_Your task_
Reproduce all of the data exactly, with no line skipped.

_Data section_
——

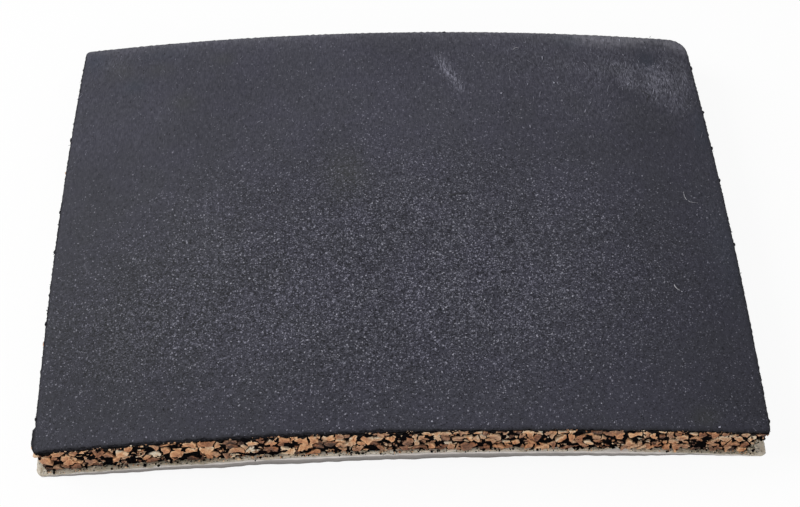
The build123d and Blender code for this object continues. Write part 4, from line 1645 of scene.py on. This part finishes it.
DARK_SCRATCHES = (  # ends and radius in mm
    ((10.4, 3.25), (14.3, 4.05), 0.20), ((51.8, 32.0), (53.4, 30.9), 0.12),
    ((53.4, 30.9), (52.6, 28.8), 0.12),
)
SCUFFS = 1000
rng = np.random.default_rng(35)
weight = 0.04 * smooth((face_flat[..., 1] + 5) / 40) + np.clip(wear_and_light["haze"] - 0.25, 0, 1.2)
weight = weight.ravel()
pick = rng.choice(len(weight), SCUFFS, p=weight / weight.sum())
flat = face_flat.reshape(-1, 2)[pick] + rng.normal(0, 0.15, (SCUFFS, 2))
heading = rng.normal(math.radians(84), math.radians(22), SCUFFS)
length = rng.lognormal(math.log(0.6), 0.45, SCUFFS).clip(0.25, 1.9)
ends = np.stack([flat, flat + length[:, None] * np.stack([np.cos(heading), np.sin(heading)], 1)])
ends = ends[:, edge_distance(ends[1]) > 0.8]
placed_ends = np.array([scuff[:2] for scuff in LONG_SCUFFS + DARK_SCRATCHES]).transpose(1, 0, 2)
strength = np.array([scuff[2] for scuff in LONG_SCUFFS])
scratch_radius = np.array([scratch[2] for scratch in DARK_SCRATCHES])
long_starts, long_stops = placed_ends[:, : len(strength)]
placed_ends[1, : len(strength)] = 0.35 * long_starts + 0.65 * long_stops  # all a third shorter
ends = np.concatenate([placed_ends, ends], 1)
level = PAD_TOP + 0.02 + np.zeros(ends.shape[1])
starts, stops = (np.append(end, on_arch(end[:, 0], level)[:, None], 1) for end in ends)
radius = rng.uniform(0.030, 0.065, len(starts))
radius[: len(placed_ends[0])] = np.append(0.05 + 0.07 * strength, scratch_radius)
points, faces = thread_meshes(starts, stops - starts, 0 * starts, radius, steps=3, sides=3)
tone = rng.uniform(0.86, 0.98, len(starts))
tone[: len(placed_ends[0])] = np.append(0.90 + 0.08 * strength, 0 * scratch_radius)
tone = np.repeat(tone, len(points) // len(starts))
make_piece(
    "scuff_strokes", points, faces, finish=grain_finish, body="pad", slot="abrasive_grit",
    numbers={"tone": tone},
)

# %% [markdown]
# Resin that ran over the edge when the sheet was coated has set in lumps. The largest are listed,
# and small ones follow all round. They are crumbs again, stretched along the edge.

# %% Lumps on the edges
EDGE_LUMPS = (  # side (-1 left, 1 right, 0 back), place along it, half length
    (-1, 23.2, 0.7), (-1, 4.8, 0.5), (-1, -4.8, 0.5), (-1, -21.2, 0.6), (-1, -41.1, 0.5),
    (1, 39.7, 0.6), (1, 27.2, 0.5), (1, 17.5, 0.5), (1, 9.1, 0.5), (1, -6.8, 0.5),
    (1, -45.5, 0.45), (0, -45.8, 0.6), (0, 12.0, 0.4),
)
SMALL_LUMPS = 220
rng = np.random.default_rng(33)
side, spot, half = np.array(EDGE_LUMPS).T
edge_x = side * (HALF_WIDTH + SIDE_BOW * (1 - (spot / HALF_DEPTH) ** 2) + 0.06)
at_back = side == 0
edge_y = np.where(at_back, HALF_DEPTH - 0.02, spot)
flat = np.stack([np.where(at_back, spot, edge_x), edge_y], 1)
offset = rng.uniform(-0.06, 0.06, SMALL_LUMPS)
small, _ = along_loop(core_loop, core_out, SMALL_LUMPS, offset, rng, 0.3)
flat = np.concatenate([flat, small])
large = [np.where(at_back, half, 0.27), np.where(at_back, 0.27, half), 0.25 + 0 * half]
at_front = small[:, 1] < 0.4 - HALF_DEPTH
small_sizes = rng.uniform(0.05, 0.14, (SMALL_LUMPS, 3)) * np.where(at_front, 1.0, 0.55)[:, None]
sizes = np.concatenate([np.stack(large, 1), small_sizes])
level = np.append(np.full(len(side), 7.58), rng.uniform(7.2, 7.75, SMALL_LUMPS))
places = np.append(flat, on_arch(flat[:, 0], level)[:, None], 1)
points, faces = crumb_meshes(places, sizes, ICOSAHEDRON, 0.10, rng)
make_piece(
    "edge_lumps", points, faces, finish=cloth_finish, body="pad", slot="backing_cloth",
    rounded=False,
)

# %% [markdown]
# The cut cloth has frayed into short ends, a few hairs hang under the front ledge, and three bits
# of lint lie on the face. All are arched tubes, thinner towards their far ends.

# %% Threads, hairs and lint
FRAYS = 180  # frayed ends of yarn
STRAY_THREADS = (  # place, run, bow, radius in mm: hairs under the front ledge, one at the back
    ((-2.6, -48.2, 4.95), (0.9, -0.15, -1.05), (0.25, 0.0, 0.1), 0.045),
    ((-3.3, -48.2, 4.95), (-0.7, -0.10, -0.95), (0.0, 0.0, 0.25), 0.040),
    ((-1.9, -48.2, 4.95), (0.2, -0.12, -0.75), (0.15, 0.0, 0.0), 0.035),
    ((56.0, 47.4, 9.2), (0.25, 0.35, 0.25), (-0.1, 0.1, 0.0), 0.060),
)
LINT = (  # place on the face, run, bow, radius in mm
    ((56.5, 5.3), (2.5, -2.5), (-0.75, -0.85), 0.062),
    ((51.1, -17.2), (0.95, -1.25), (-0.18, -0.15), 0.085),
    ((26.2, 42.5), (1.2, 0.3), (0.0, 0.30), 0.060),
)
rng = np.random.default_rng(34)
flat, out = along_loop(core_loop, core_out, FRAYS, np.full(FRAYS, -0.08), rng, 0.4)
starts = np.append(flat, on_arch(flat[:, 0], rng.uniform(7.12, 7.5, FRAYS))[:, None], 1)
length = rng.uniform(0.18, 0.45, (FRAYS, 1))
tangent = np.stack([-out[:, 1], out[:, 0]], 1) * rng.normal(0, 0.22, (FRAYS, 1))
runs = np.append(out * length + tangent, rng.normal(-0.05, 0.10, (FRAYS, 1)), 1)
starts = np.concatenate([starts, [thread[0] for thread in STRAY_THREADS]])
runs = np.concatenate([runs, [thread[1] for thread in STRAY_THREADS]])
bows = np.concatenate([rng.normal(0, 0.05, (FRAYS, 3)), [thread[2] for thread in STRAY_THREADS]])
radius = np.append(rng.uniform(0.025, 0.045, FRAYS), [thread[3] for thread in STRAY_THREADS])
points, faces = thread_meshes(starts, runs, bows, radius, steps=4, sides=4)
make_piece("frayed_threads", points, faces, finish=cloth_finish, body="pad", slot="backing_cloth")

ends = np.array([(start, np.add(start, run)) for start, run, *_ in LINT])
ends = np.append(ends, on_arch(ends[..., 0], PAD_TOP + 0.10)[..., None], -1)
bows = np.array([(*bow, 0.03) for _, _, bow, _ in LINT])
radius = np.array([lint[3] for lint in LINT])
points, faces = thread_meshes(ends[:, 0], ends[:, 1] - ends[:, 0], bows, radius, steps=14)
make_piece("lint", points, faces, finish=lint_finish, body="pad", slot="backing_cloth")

——

_Response_
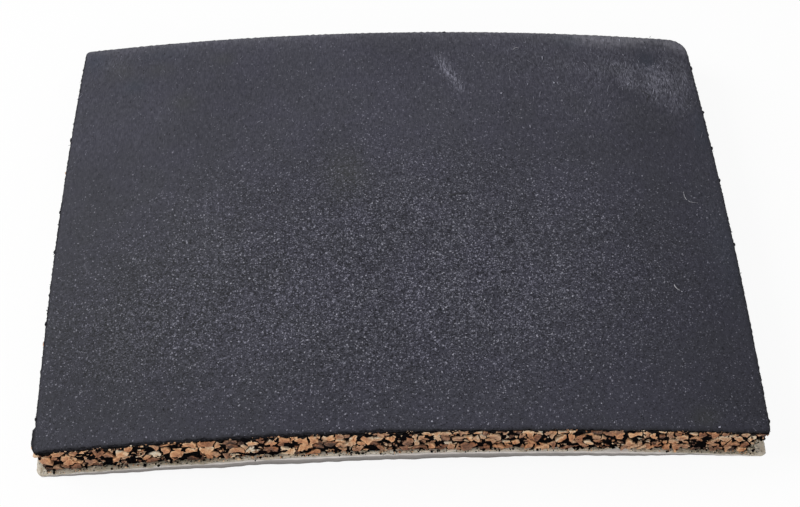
The build123d and Blender code for this object continues. Write part 4, from line 1645 of scene.py on. This part finishes it.
DARK_SCRATCHES = (  # ends and radius in mm
    ((10.4, 3.25), (14.3, 4.05), 0.20), ((51.8, 32.0), (53.4, 30.9), 0.12),
    ((53.4, 30.9), (52.6, 28.8), 0.12),
)
SCUFFS = 1000
rng = np.random.default_rng(35)
weight = 0.04 * smooth((face_flat[..., 1] + 5) / 40) + np.clip(wear_and_light["haze"] - 0.25, 0, 1.2)
weight = weight.ravel()
pick = rng.choice(len(weight), SCUFFS, p=weight / weight.sum())
flat = face_flat.reshape(-1, 2)[pick] + rng.normal(0, 0.15, (SCUFFS, 2))
heading = rng.normal(math.radians(84), math.radians(22), SCUFFS)
length = rng.lognormal(math.log(0.6), 0.45, SCUFFS).clip(0.25, 1.9)
ends = np.stack([flat, flat + length[:, None] * np.stack([np.cos(heading), np.sin(heading)], 1)])
ends = ends[:, edge_distance(ends[1]) > 0.8]
placed_ends = np.array([scuff[:2] for scuff in LONG_SCUFFS + DARK_SCRATCHES]).transpose(1, 0, 2)
strength = np.array([scuff[2] for scuff in LONG_SCUFFS])
scratch_radius = np.array([scratch[2] for scratch in DARK_SCRATCHES])
long_starts, long_stops = placed_ends[:, : len(strength)]
placed_ends[1, : len(strength)] = 0.35 * long_starts + 0.65 * long_stops  # all a third shorter
ends = np.concatenate([placed_ends, ends], 1)
level = PAD_TOP + 0.02 + np.zeros(ends.shape[1])
starts, stops = (np.append(end, on_arch(end[:, 0], level)[:, None], 1) for end in ends)
radius = rng.uniform(0.030, 0.065, len(starts))
radius[: len(placed_ends[0])] = np.append(0.05 + 0.07 * strength, scratch_radius)
points, faces = thread_meshes(starts, stops - starts, 0 * starts, radius, steps=3, sides=3)
tone = rng.uniform(0.86, 0.98, len(starts))
tone[: len(placed_ends[0])] = np.append(0.90 + 0.08 * strength, 0 * scratch_radius)
tone = np.repeat(tone, len(points) // len(starts))
make_piece(
    "scuff_strokes", points, faces, finish=grain_finish, body="pad", slot="abrasive_grit",
    numbers={"tone": tone},
)

# %% [markdown]
# Resin that ran over the edge when the sheet was coated has set in lumps. The largest are listed,
# and small ones follow all round. They are crumbs again, stretched along the edge.

# %% Lumps on the edges
EDGE_LUMPS = (  # side (-1 left, 1 right, 0 back), place along it, half length
    (-1, 23.2, 0.7), (-1, 4.8, 0.5), (-1, -4.8, 0.5), (-1, -21.2, 0.6), (-1, -41.1, 0.5),
    (1, 39.7, 0.6), (1, 27.2, 0.5), (1, 17.5, 0.5), (1, 9.1, 0.5), (1, -6.8, 0.5),
    (1, -45.5, 0.45), (0, -45.8, 0.6), (0, 12.0, 0.4),
)
SMALL_LUMPS = 220
rng = np.random.default_rng(33)
side, spot, half = np.array(EDGE_LUMPS).T
edge_x = side * (HALF_WIDTH + SIDE_BOW * (1 - (spot / HALF_DEPTH) ** 2) + 0.06)
at_back = side == 0
edge_y = np.where(at_back, HALF_DEPTH - 0.02, spot)
flat = np.stack([np.where(at_back, spot, edge_x), edge_y], 1)
offset = rng.uniform(-0.06, 0.06, SMALL_LUMPS)
small, _ = along_loop(core_loop, core_out, SMALL_LUMPS, offset, rng, 0.3)
flat = np.concatenate([flat, small])
large = [np.where(at_back, half, 0.27), np.where(at_back, 0.27, half), 0.25 + 0 * half]
at_front = small[:, 1] < 0.4 - HALF_DEPTH
small_sizes = rng.uniform(0.05, 0.14, (SMALL_LUMPS, 3)) * np.where(at_front, 1.0, 0.55)[:, None]
sizes = np.concatenate([np.stack(large, 1), small_sizes])
level = np.append(np.full(len(side), 7.58), rng.uniform(7.2, 7.75, SMALL_LUMPS))
places = np.append(flat, on_arch(flat[:, 0], level)[:, None], 1)
points, faces = crumb_meshes(places, sizes, ICOSAHEDRON, 0.10, rng)
make_piece(
    "edge_lumps", points, faces, finish=cloth_finish, body="pad", slot="backing_cloth",
    rounded=False,
)

# %% [markdown]
# The cut cloth has frayed into short ends, a few hairs hang under the front ledge, and three bits
# of lint lie on the face. All are arched tubes, thinner towards their far ends.

# %% Threads, hairs and lint
FRAYS = 180  # frayed ends of yarn
STRAY_THREADS = (  # place, run, bow, radius in mm: hairs under the front ledge, one at the back
    ((-2.6, -48.2, 4.95), (0.9, -0.15, -1.05), (0.25, 0.0, 0.1), 0.045),
    ((-3.3, -48.2, 4.95), (-0.7, -0.10, -0.95), (0.0, 0.0, 0.25), 0.040),
    ((-1.9, -48.2, 4.95), (0.2, -0.12, -0.75), (0.15, 0.0, 0.0), 0.035),
    ((56.0, 47.4, 9.2), (0.25, 0.35, 0.25), (-0.1, 0.1, 0.0), 0.060),
)
LINT = (  # place on the face, run, bow, radius in mm
    ((56.5, 5.3), (2.5, -2.5), (-0.75, -0.85), 0.062),
    ((51.1, -17.2), (0.95, -1.25), (-0.18, -0.15), 0.085),
    ((26.2, 42.5), (1.2, 0.3), (0.0, 0.30), 0.060),
)
rng = np.random.default_rng(34)
flat, out = along_loop(core_loop, core_out, FRAYS, np.full(FRAYS, -0.08), rng, 0.4)
starts = np.append(flat, on_arch(flat[:, 0], rng.uniform(7.12, 7.5, FRAYS))[:, None], 1)
length = rng.uniform(0.18, 0.45, (FRAYS, 1))
tangent = np.stack([-out[:, 1], out[:, 0]], 1) * rng.normal(0, 0.22, (FRAYS, 1))
runs = np.append(out * length + tangent, rng.normal(-0.05, 0.10, (FRAYS, 1)), 1)
starts = np.concatenate([starts, [thread[0] for thread in STRAY_THREADS]])
runs = np.concatenate([runs, [thread[1] for thread in STRAY_THREADS]])
bows = np.concatenate([rng.normal(0, 0.05, (FRAYS, 3)), [thread[2] for thread in STRAY_THREADS]])
radius = np.append(rng.uniform(0.025, 0.045, FRAYS), [thread[3] for thread in STRAY_THREADS])
points, faces = thread_meshes(starts, runs, bows, radius, steps=4, sides=4)
make_piece("frayed_threads", points, faces, finish=cloth_finish, body="pad", slot="backing_cloth")

ends = np.array([(start, np.add(start, run)) for start, run, *_ in LINT])
ends = np.append(ends, on_arch(ends[..., 0], PAD_TOP + 0.10)[..., None], -1)
bows = np.array([(*bow, 0.03) for _, _, bow, _ in LINT])
radius = np.array([lint[3] for lint in LINT])
points, faces = thread_meshes(ends[:, 0], ends[:, 1] - ends[:, 0], bows, radius, steps=14)
make_piece("lint", points, faces, finish=lint_finish, body="pad", slot="backing_cloth")